Automation, a term spoken of a lot less than it was 30 or 40 years ago, but nevertheless ever more widely embraced, leads to redundancies. Robots have replaced a high percentage of the production-line workers employed by car manufacturers and similar manufacturing companies.
Those robots bring a host of benefits. They guarantee a standard of quality in the end product which could not previously have been assured. There are no rogue "Friday afternoon" cars today.
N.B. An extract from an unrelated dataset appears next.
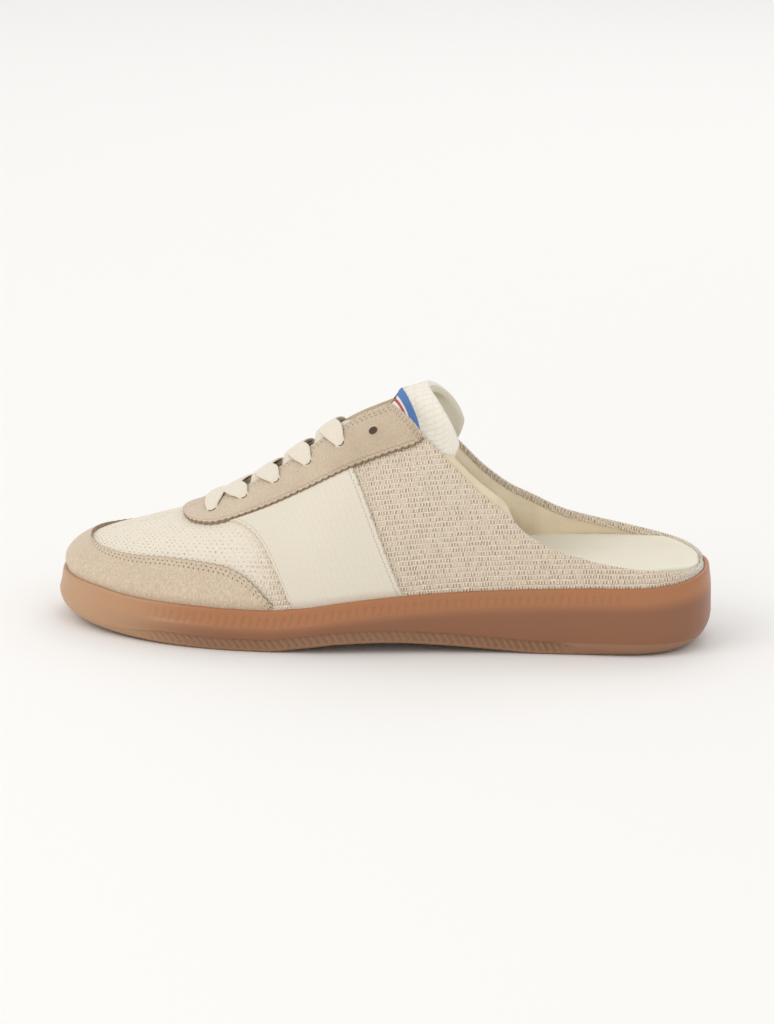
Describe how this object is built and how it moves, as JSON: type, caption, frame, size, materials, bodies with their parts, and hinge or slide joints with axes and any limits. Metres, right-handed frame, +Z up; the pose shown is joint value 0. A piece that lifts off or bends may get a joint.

Furthermore, production-line robots do not constantly agitate for pay increases, threatening to withdraw their labour if their demands are not met.
So even if the UK economy and those of our European "partners" were not struggling to get out of the recession of the past two years, unemployment would still, regrettably, be on the rise.
Alan Bunting
Harpenden, Hertfordshire
Tough times in the world free market
Vince Cable might like to rethink his opposition to caps on non-EU immigration. The benefit to British firms of unrestricted entry is marginal compared with the cost to UK society and the taxpayer.
The world free market in jobs – globalisation – is possibly the single greatest cause of the stubbornly high levels of unemployment in the USA and EU, highlighted by Hamish McRae. Furthermore, our workers have most to lose, being less mobile on account of poor language skills.